Samboangan nous eût arrêtés trop longtemps si nous n’eussions écouté que nos désirs. La douce musique d’une langue qu’on ne peut entendre sans un charme secret, les allures chevaleresques d’une population qui défend encore ses rivages contre les Maures, ce parfum de poésie que la race espagnole laisse partout où elle passe, il n’en fallait point davantage pour captiver des gens lassés d’une longue station sur les côtes de la Chine. Un intérêt plus sérieux nous appelait au sud de l’équateur. Samboangan, avec ses terrains vierges, nous avait fait comprendre la grandeur morale du travail ; Célèbes et Java allaient nous en montrer les œuvres.


II.

Le 25 mai, favorisée par la marée et par la brise, la Bayonnaise faisait route vers la pointe septentrionale de Célèbes. Le 4 juin, elle mouillait au pied du fort hollandais de Menado. On trouverait difficilement un plus dangereux mouillage. Au fond d’une vaste baie, entre deux ruisseaux qui se jettent à la mer, un talus rapide de gravier volcanique vous permet de jeter l’ancre par 40 brasses, à 200 mètres environ de la plage. Plus au large, on ne trouverait qu’un abîme sans fond. Pendant la mousson du sud-est, qui règne assez régulièrement dans la mer de Célèbes depuis les premiers jours de mai jusqu’à la fin d’octobre, on peut séjourner sans trop d’inquiétude sur cette rade foraine; mais, dès que les vents de nord-ouest sont à craindre, il faut aller chercher un refuge de l’autre côté du cap Coffin, dans la baie mieux abritée de Kema.

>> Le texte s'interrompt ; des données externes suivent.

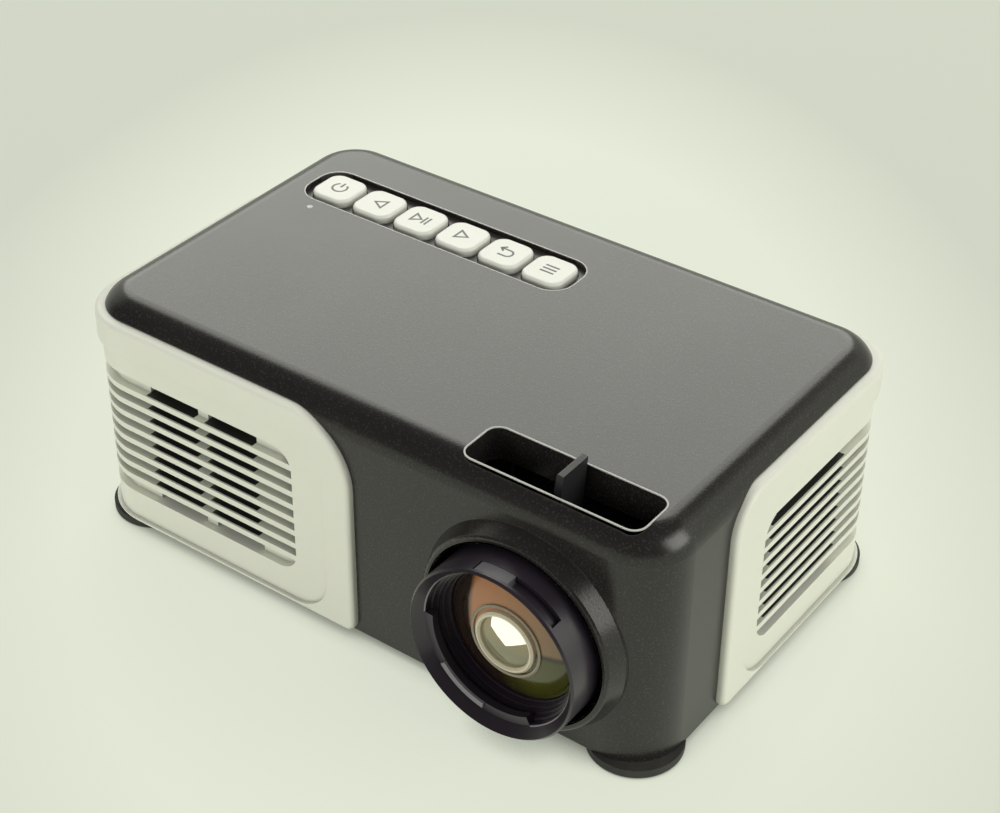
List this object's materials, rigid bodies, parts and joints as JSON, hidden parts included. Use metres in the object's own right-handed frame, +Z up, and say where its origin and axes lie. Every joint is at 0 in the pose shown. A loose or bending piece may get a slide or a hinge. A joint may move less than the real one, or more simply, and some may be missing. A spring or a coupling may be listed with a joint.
{
  "type": "pocket projector",
  "caption": "Pocket LED projector with louvred side covers, a row of sprung keys, and a lens that a lever on top turns and slides to focus",
  "frame": {"origin": "middle of the whole part's footprint, on the table under the feet", "axes": "+X to the right seen from the front, -Y the way the lens looks, +Z up"},
  "size_m": [0.1288, 0.0878, 0.0522],
  "materials": {
    "shell_grey": "satin dark grey moulded plastic",
    "base_black": "fine textured black plastic",
    "cover_white": "warm white moulded plastic",
    "foot_rubber": "black rubber",
    "thread_brass": "turned brass",
    "screw_steel": "blackened steel",
    "key_white": "white plastic key caps",
    "board_green": "solder masked circuit board",
    "switch_metal": "tact switches",
    "light_pipe": "clear light pipe",
    "lens_purple": "dark purple-black moulded ring",
    "catch_grey": "pale grey catch",
    "lens_glass": "coated lens glass",
    "focus_black": "black moulded plastic",
    "plate_glass": "flat optical plates",
    "lcd_dark": "picture panel",
    "reflector": "mirror finished light cone",
    "led_white": "lamp board",
    "sink_metal": "extruded aluminium",
    "fan_black": "black fan plastic",
    "chip_black": "chip packages",
    "cap_metal": "capacitor cans",
    "socket_metal": "plated socket shells",
    "socket_black": "black socket bodies",
    "speaker_metal": "pressed speaker frame",
    "speaker_paper": "paper cone"
  },
  "bodies": {
    "housing": {"top_shell": "shell_grey", "base_plate": "base_black", "left_cover": "cover_white", "right_cover": "cover_white", "front_left_foot": "foot_rubber", "front_right_foot": "foot_rubber", "rear_left_foot": "foot_rubber", "rear_right_foot": "foot_rubber", "tripod_insert": "thread_brass", "case_screws": "screw_steel", "key_screws": "screw_steel", "housing_screws": "screw_steel", "sink_screws": "screw_steel", "board_screws": "screw_steel", "key_board": "board_green", "main_board": "board_green", "key_switches": "switch_metal", "status_light": "light_pipe", "lens_housing": "focus_black", "optical_box": "focus_black", "optical_lid": "focus_black", "field_lens": "plate_glass", "fresnel_lens": "plate_glass", "heat_glass": "plate_glass", "lcd_panel": "lcd_dark", "light_cone": "reflector", "led_board": "led_white", "heat_sink": "sink_metal", "fan_frame": "fan_black", "chips": "chip_black", "capacitors": "cap_metal", "hdmi_socket": "socket_metal", "usb_socket": "socket_metal", "audio_socket": "socket_black", "power_socket": "socket_black", "speaker_frame": "speaker_metal", "speaker_cone": "speaker_paper"},
    "focus_ring": {"focus_ring": "focus_black"},
    "lens_group": {"lens_barrel": "lens_purple", "front_ring": "lens_purple", "ring_catch": "catch_grey", "hood_baffle": "lens_purple", "front_lens": "lens_glass", "middle_lens": "lens_glass", "rear_lens": "lens_glass", "lens_spacer": "lens_purple", "rear_ring": "lens_purple"},
    "fan_rotor": {"fan_rotor": "fan_black"},
    "power_key": {"power_key": "key_white"},
    "left_key": {"left_key": "key_white"},
    "play_key": {"play_key": "key_white"},
    "right_key": {"right_key": "key_white"},
    "back_key": {"back_key": "key_white"},
    "menu_key": {"menu_key": "key_white"}
  },
  "joints": [
    {"name": "focus_turn", "type": "hinge", "parent": "housing", "child": "focus_ring", "pos_m": [0.0372, -0.02583, 0.0225], "axis": [0, 1, 0], "range_deg": [-32, 29]},
    {"name": "lens_slide", "type": "slide", "parent": "focus_ring", "child": "lens_group", "axis": [0, -1, 0], "range_m": [-0.00146, 0.0013]},
    {"name": "fan_spin", "type": "hinge", "parent": "housing", "child": "fan_rotor", "pos_m": [0.0569, 0.01617, 0.0225], "axis": [1, 0, 0], "continuous": true},
    {"name": "power_key_press", "type": "slide", "parent": "housing", "child": "power_key", "axis": [0, 0, -1], "range_m": [0, 0.0006], "stiffness_N_per_m": 600, "springref_m": -0.0005},
    {"name": "left_key_press", "type": "slide", "parent": "housing", "child": "left_key", "axis": [0, 0, -1], "range_m": [0, 0.0006], "stiffness_N_per_m": 600, "springref_m": -0.0005},
    {"name": "play_key_press", "type": "slide", "parent": "housing", "child": "play_key", "axis": [0, 0, -1], "range_m": [0, 0.0006], "stiffness_N_per_m": 600, "springref_m": -0.0005},
    {"name": "right_key_press", "type": "slide", "parent": "housing", "child": "right_key", "axis": [0, 0, -1], "range_m": [0, 0.0006], "stiffness_N_per_m": 600, "springref_m": -0.0005},
    {"name": "back_key_press", "type": "slide", "parent": "housing", "child": "back_key", "axis": [0, 0, -1], "range_m": [0, 0.0006], "stiffness_N_per_m": 600, "springref_m": -0.0005},
    {"name": "menu_key_press", "type": "slide", "parent": "housing", "child": "menu_key", "axis": [0, 0, -1], "range_m": [0, 0.0006], "stiffness_N_per_m": 600, "springref_m": -0.0005}
  ],
  "couplings": [
    {"joint": "focus_turn", "follows": "lens_slide", "rad_per_m": 370}
  ]
}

  1. Feliciana n’était point seule étrangère et captive à Samboangan. Un jeune gibbon des îles Soulou, le plus intéressant, le plus gracieux des singes, joyeux comme un enfant, souple comme Mazurier ou Auriol, un singe qui ne marchait jamais à quatre pattes et montrait sous ce rapport plus de dignité que bien des bipèdes, Moro, — c’était le nom qu’il portait à Samboangan, — devint à cette occasion notre compagnon de voyage. Avec nous, il visita bien des parages inconnus à sa race, les îles de l’Océanie, les mers glacées du cap Horn et les rivages plus démens du Brésil. Il triompha, en dépit de toutes les prévisions, de tant de rudes épreuves; mais ses poumons délicats ne purent résister au climat de Paris. Après une année de séjour au Jardin des Plantes, il est mort, pleuré des gardiens qui, les larmes aux yeux, me parlaient encore, il y a quelques mois, de la douceur et de l’aménité de son caractère.